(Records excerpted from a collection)
━━━━━━━━━━━━━━━━

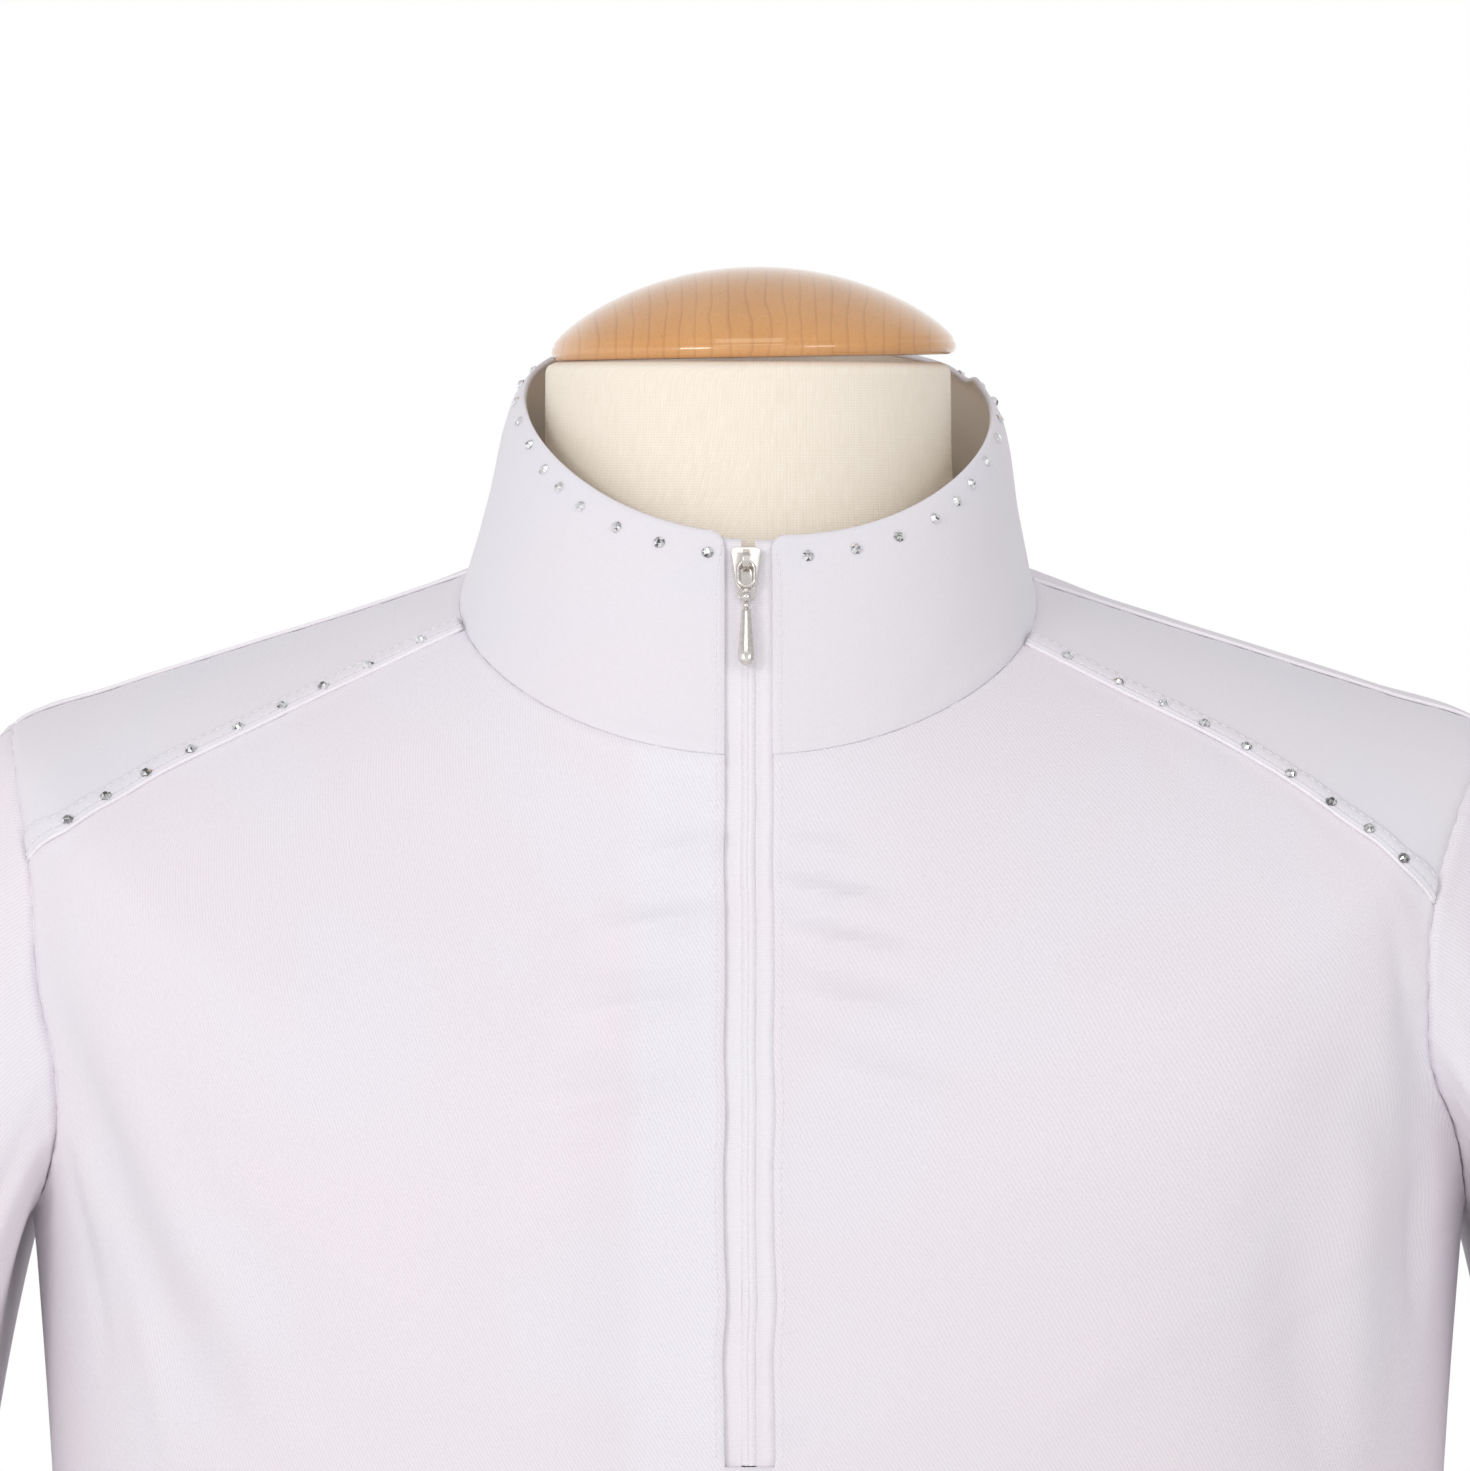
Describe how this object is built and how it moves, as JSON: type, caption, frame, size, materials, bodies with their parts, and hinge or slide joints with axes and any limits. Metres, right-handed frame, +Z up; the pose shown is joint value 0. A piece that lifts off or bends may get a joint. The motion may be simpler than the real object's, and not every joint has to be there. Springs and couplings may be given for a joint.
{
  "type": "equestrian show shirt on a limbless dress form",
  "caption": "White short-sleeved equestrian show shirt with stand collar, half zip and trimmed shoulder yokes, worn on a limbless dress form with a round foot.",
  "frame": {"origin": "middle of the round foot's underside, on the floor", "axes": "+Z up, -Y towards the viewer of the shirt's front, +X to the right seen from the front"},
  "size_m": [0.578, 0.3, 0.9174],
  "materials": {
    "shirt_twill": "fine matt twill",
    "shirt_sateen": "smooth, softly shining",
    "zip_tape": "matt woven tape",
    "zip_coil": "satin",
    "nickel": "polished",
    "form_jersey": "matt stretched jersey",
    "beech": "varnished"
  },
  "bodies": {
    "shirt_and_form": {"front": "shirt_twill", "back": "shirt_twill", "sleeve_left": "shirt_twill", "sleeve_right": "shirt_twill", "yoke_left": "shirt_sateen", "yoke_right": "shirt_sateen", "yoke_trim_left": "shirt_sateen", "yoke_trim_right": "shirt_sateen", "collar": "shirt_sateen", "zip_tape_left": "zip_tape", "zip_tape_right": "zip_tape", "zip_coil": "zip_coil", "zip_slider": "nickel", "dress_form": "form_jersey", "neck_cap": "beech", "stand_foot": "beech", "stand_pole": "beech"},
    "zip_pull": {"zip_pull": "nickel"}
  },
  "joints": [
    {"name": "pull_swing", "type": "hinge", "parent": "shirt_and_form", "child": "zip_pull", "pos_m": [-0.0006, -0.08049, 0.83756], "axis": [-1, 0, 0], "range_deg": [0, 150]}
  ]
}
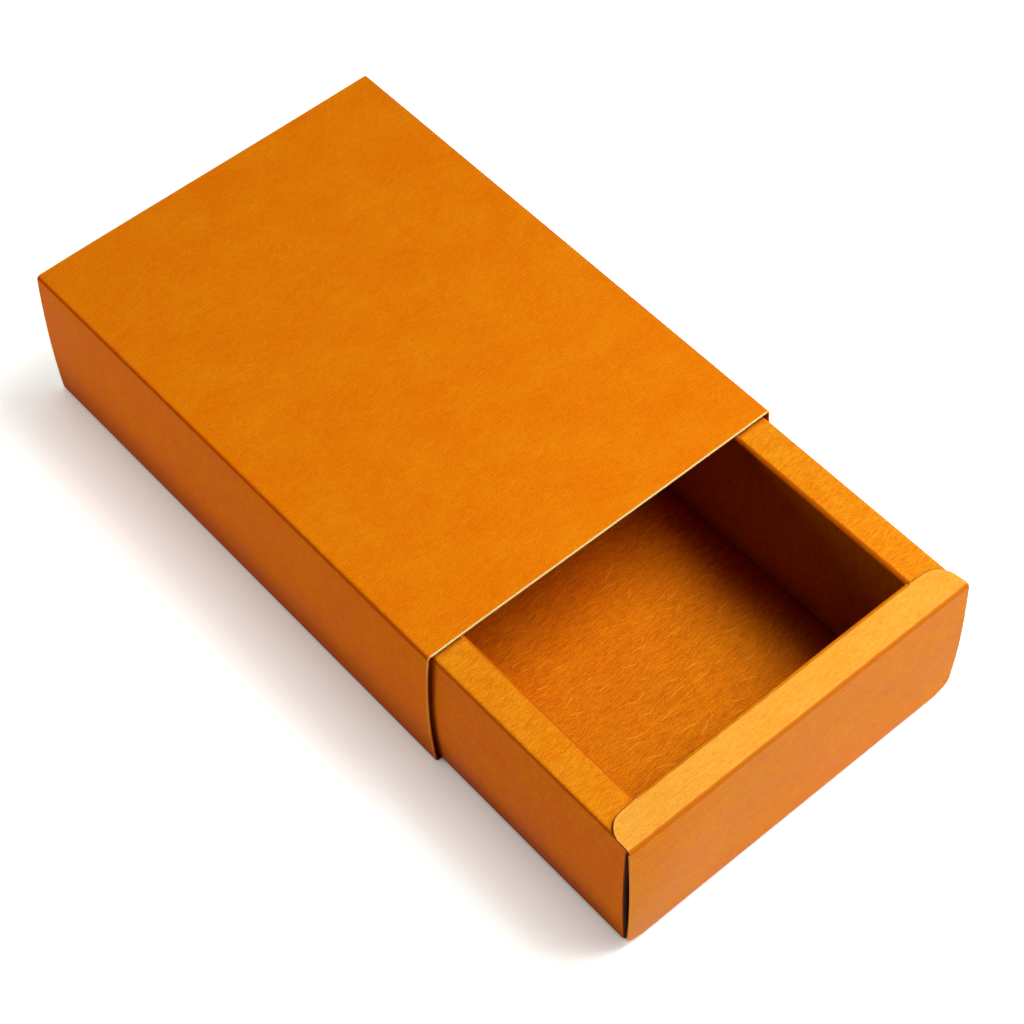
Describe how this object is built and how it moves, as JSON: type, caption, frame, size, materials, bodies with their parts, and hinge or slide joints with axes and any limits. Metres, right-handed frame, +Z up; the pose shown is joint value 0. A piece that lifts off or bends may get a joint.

━━━━━━━━━━━━━━━━

From the listing above, extract every line exactly as it stands.

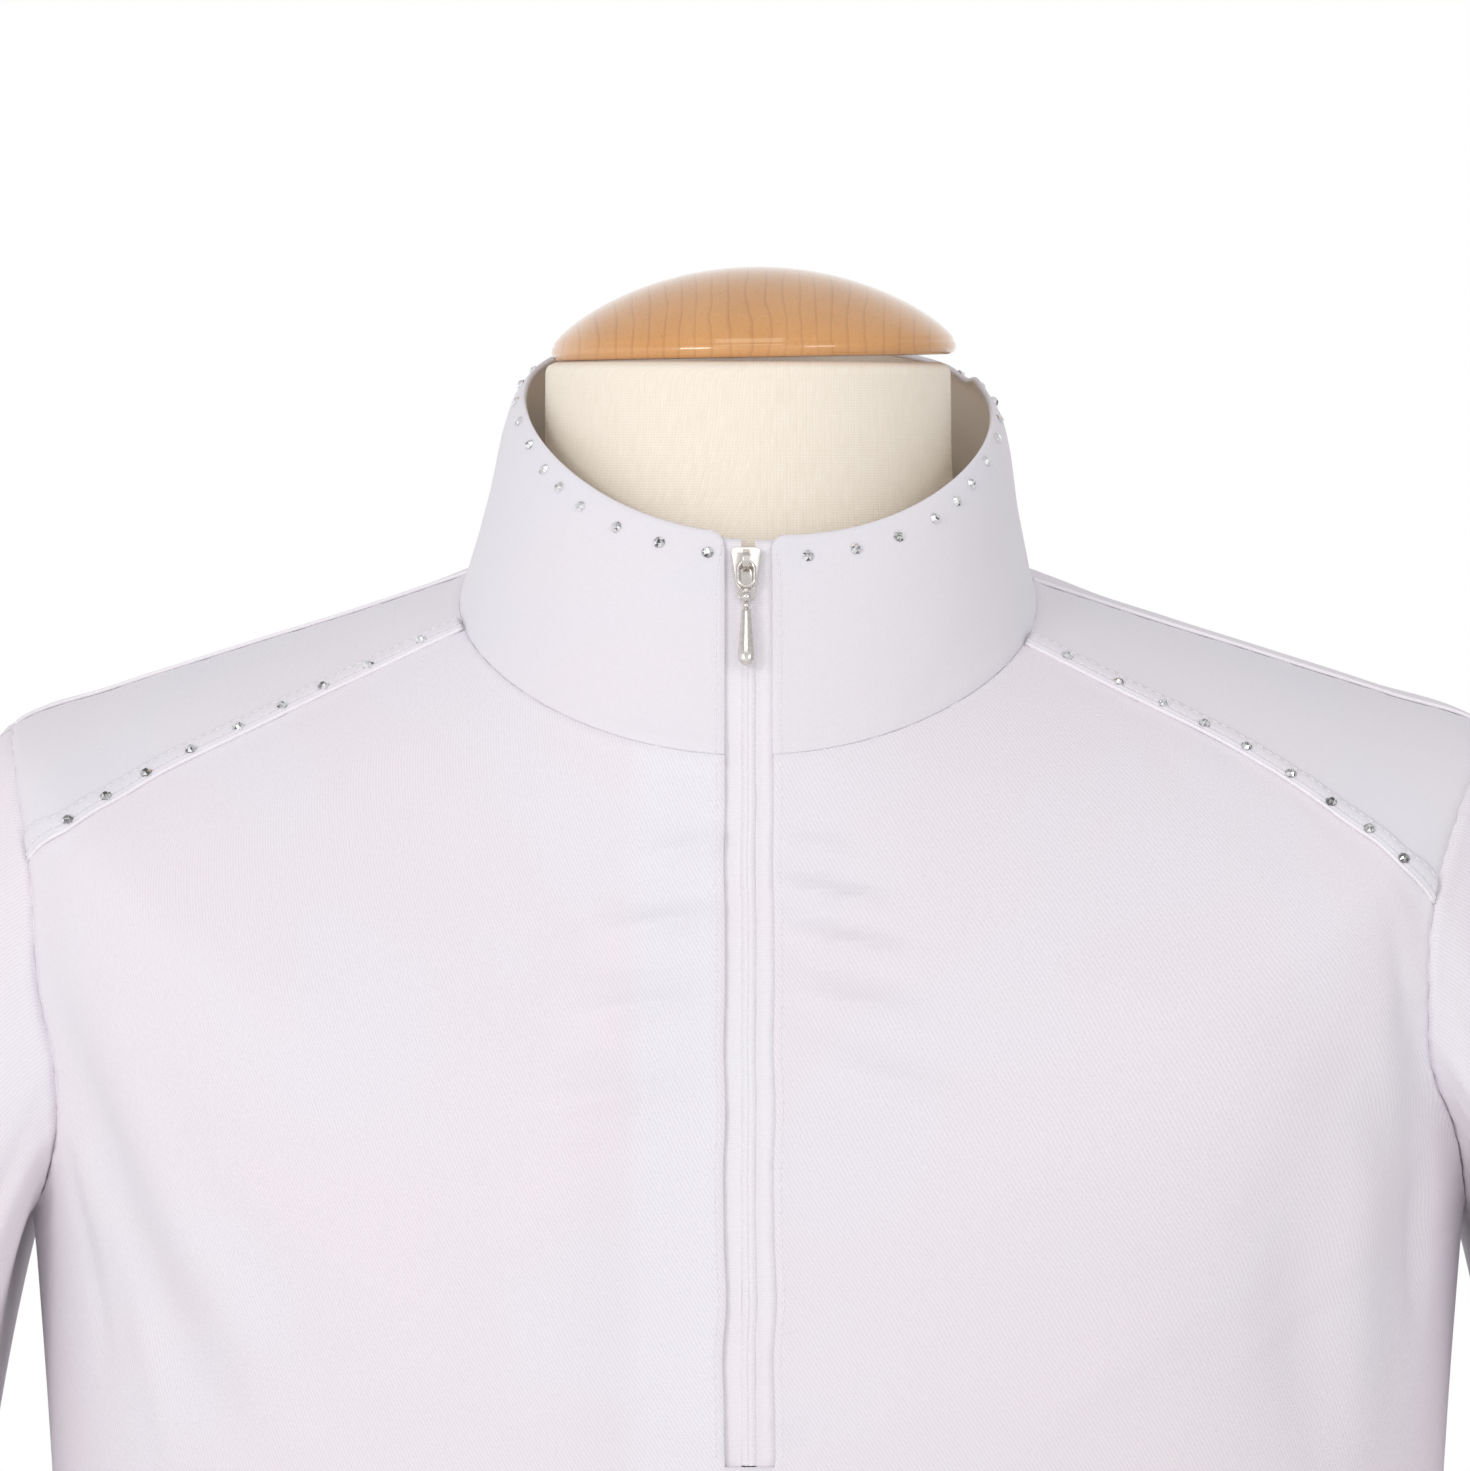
Describe how this object is built and how it moves, as JSON: type, caption, frame, size, materials, bodies with their parts, and hinge or slide joints with axes and any limits. Metres, right-handed frame, +Z up; the pose shown is joint value 0. A piece that lifts off or bends may get a joint. The motion may be simpler than the real object's, and not every joint has to be there. Springs and couplings may be given for a joint.
{
  "type": "equestrian show shirt on a limbless dress form",
  "caption": "White short-sleeved equestrian show shirt with stand collar, half zip and trimmed shoulder yokes, worn on a limbless dress form with a round foot.",
  "frame": {"origin": "middle of the round foot's underside, on the floor", "axes": "+Z up, -Y towards the viewer of the shirt's front, +X to the right seen from the front"},
  "size_m": [0.578, 0.3, 0.9174],
  "materials": {
    "shirt_twill": "fine matt twill",
    "shirt_sateen": "smooth, softly shining",
    "zip_tape": "matt woven tape",
    "zip_coil": "satin",
    "nickel": "polished",
    "form_jersey": "matt stretched jersey",
    "beech": "varnished"
  },
  "bodies": {
    "shirt_and_form": {"front": "shirt_twill", "back": "shirt_twill", "sleeve_left": "shirt_twill", "sleeve_right": "shirt_twill", "yoke_left": "shirt_sateen", "yoke_right": "shirt_sateen", "yoke_trim_left": "shirt_sateen", "yoke_trim_right": "shirt_sateen", "collar": "shirt_sateen", "zip_tape_left": "zip_tape", "zip_tape_right": "zip_tape", "zip_coil": "zip_coil", "zip_slider": "nickel", "dress_form": "form_jersey", "neck_cap": "beech", "stand_foot": "beech", "stand_pole": "beech"},
    "zip_pull": {"zip_pull": "nickel"}
  },
  "joints": [
    {"name": "pull_swing", "type": "hinge", "parent": "shirt_and_form", "child": "zip_pull", "pos_m": [-0.0006, -0.08049, 0.83756], "axis": [-1, 0, 0], "range_deg": [0, 150]}
  ]
}
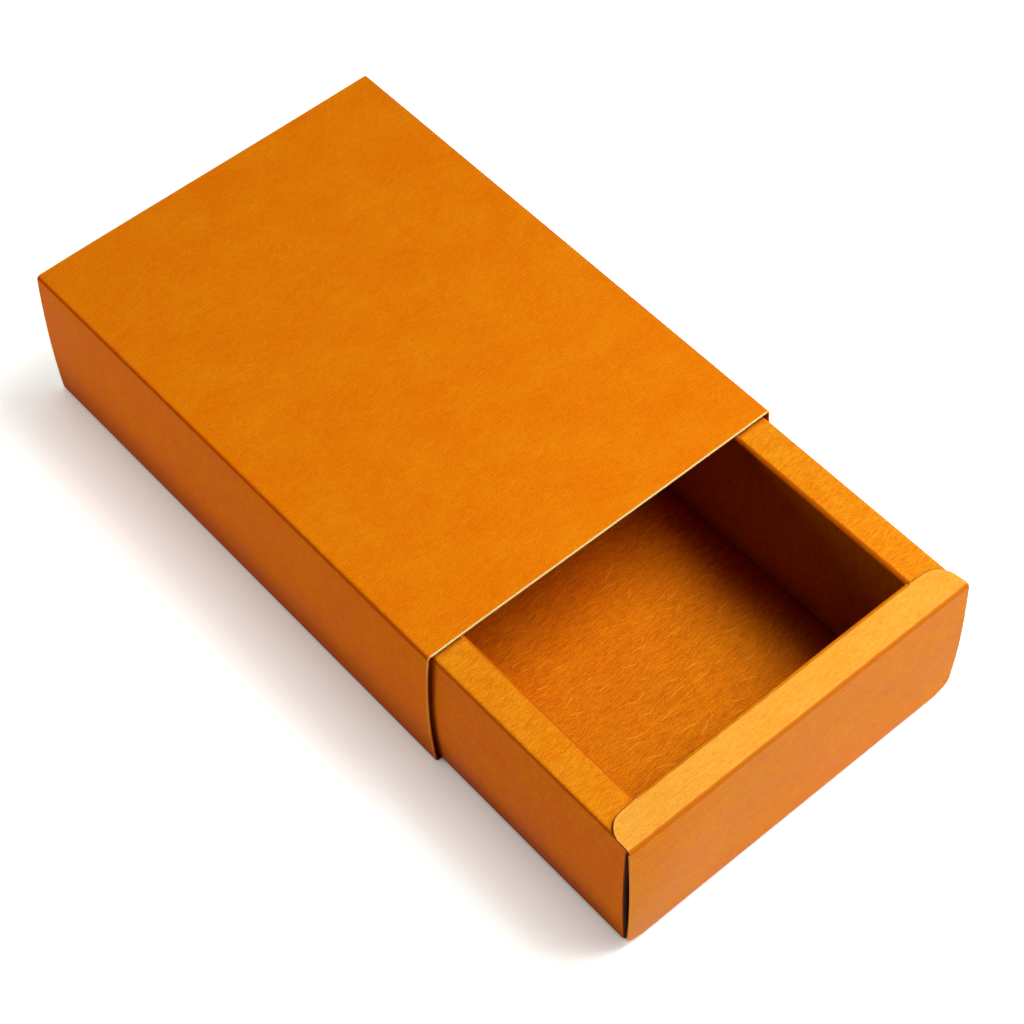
Describe how this object is built and how it moves, as JSON: type, caption, frame, size, materials, bodies with their parts, and hinge or slide joints with axes and any limits. Metres, right-handed frame, +Z up; the pose shown is joint value 0. A piece that lifts off or bends may get a joint.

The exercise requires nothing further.